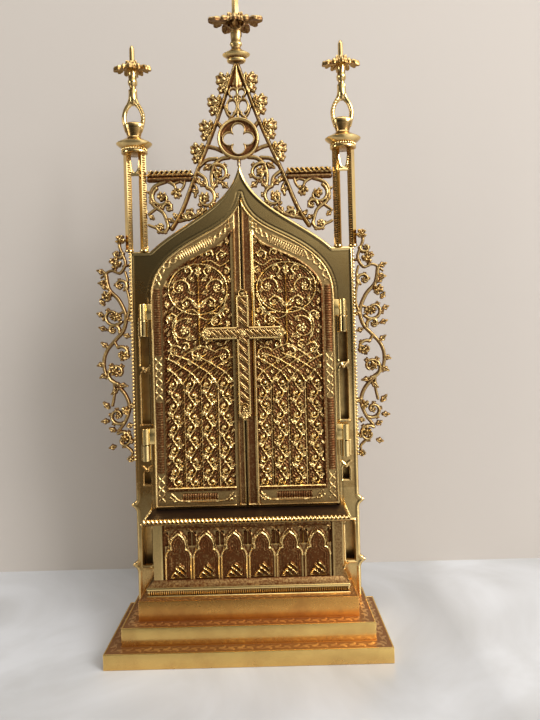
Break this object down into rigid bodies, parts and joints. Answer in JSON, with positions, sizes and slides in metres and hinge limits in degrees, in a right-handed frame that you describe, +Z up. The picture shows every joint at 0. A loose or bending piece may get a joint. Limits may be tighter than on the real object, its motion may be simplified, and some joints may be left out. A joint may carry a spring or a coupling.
{
  "type": "portable shrine",
  "caption": "Upright gilt brass shrine with a stepped base, an ogee front closed by hinged relief doors, a pierced gable, pinnacles and scrolled side wings.",
  "frame": {"origin": "middle of the underside of the stepped base", "axes": "+Z up, +X to the viewer's right, -Y out of the front towards the viewer"},
  "size_m": [0.195, 0.0646, 0.42],
  "materials": {
    "bright_brass": "polished gilt brass with a soft hand-rubbed gloss",
    "cast_brass": "cast gilt brass, bright on its high points and brown in its hollows",
    "patinated_brass": "red-brown patina left on low relief"
  },
  "bodies": {
    "shrine_body": {"plinth_slab": "bright_brass", "middle_step": "bright_brass", "upper_step": "bright_brass", "predella_foot": "cast_brass", "predella": "patinated_brass", "predella_cornice": "bright_brass", "front_frame": "bright_brass", "cabinet_case": "bright_brass", "left_lower_hinge": "bright_brass", "left_upper_hinge": "bright_brass", "right_lower_hinge": "bright_brass", "right_upper_hinge": "bright_brass", "gable": "cast_brass", "left_crest_grille": "cast_brass", "right_crest_grille": "cast_brass", "left_pinnacle": "bright_brass", "right_pinnacle": "bright_brass", "left_scroll_wing": "cast_brass", "right_scroll_wing": "cast_brass", "centre_finial": "cast_brass"},
    "left_leaf": {"left_door": "cast_brass"},
    "right_leaf": {"right_door": "cast_brass", "door_cross": "cast_brass"}
  },
  "joints": [
    {"name": "right_door_hinge", "type": "hinge", "parent": "shrine_body", "child": "right_leaf", "pos_m": [0.0654, 0.007, 0.165], "axis": [0, 0, 1], "range_deg": [0, 110]},
    {"name": "left_door_hinge", "type": "hinge", "parent": "shrine_body", "child": "left_leaf", "pos_m": [-0.0654, 0.007, 0.165], "axis": [0, 0, -1], "range_deg": [0, 110]}
  ],
  "couplings": [
    {"joint": "left_door_hinge", "follows": "right_door_hinge", "ratio": 1}
  ]
}
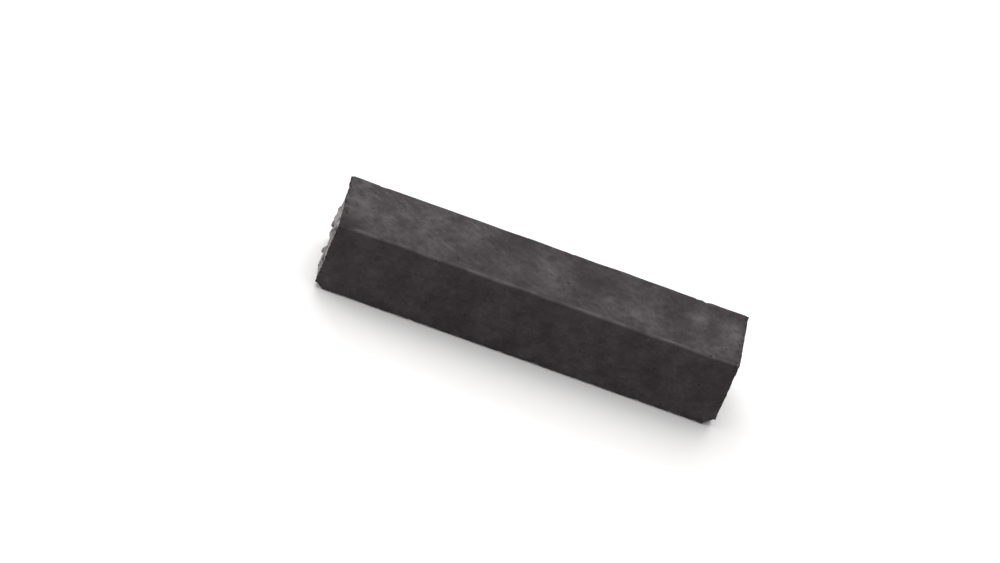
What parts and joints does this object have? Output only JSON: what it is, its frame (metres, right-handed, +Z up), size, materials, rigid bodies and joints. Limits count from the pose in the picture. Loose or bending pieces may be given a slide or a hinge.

*REQUIREMENT:* Write out the entries above word for word.

*WRITTEN RESPONSE:*
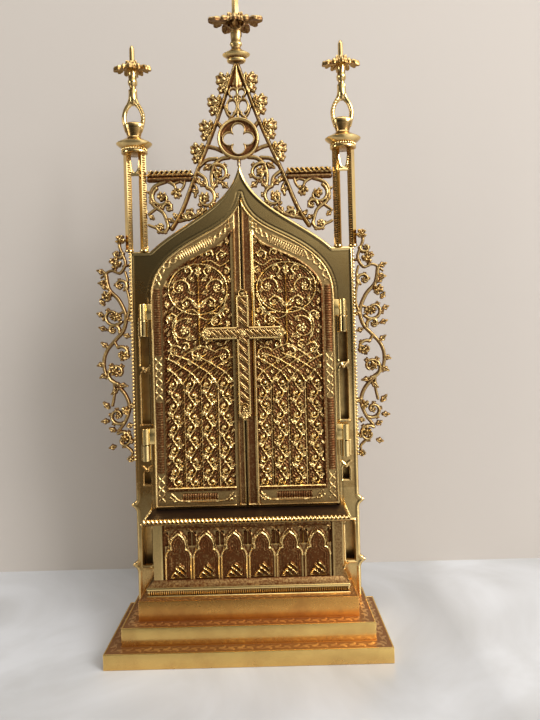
Break this object down into rigid bodies, parts and joints. Answer in JSON, with positions, sizes and slides in metres and hinge limits in degrees, in a right-handed frame that you describe, +Z up. The picture shows every joint at 0. A loose or bending piece may get a joint. Limits may be tighter than on the real object, its motion may be simplified, and some joints may be left out. A joint may carry a spring or a coupling.
{
  "type": "portable shrine",
  "caption": "Upright gilt brass shrine with a stepped base, an ogee front closed by hinged relief doors, a pierced gable, pinnacles and scrolled side wings.",
  "frame": {"origin": "middle of the underside of the stepped base", "axes": "+Z up, +X to the viewer's right, -Y out of the front towards the viewer"},
  "size_m": [0.195, 0.0646, 0.42],
  "materials": {
    "bright_brass": "polished gilt brass with a soft hand-rubbed gloss",
    "cast_brass": "cast gilt brass, bright on its high points and brown in its hollows",
    "patinated_brass": "red-brown patina left on low relief"
  },
  "bodies": {
    "shrine_body": {"plinth_slab": "bright_brass", "middle_step": "bright_brass", "upper_step": "bright_brass", "predella_foot": "cast_brass", "predella": "patinated_brass", "predella_cornice": "bright_brass", "front_frame": "bright_brass", "cabinet_case": "bright_brass", "left_lower_hinge": "bright_brass", "left_upper_hinge": "bright_brass", "right_lower_hinge": "bright_brass", "right_upper_hinge": "bright_brass", "gable": "cast_brass", "left_crest_grille": "cast_brass", "right_crest_grille": "cast_brass", "left_pinnacle": "bright_brass", "right_pinnacle": "bright_brass", "left_scroll_wing": "cast_brass", "right_scroll_wing": "cast_brass", "centre_finial": "cast_brass"},
    "left_leaf": {"left_door": "cast_brass"},
    "right_leaf": {"right_door": "cast_brass", "door_cross": "cast_brass"}
  },
  "joints": [
    {"name": "right_door_hinge", "type": "hinge", "parent": "shrine_body", "child": "right_leaf", "pos_m": [0.0654, 0.007, 0.165], "axis": [0, 0, 1], "range_deg": [0, 110]},
    {"name": "left_door_hinge", "type": "hinge", "parent": "shrine_body", "child": "left_leaf", "pos_m": [-0.0654, 0.007, 0.165], "axis": [0, 0, -1], "range_deg": [0, 110]}
  ],
  "couplings": [
    {"joint": "left_door_hinge", "follows": "right_door_hinge", "ratio": 1}
  ]
}
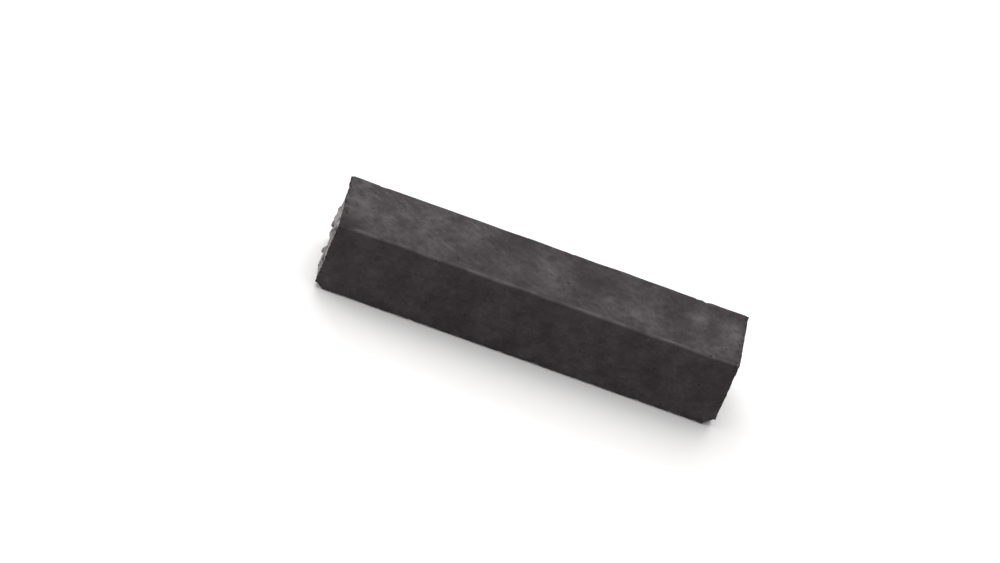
What parts and joints does this object have? Output only JSON: what it is, its frame (metres, right-handed, +Z up), size, materials, rigid bodies and joints. Limits count from the pose in the picture. Loose or bending pieces may be given a slide or a hinge.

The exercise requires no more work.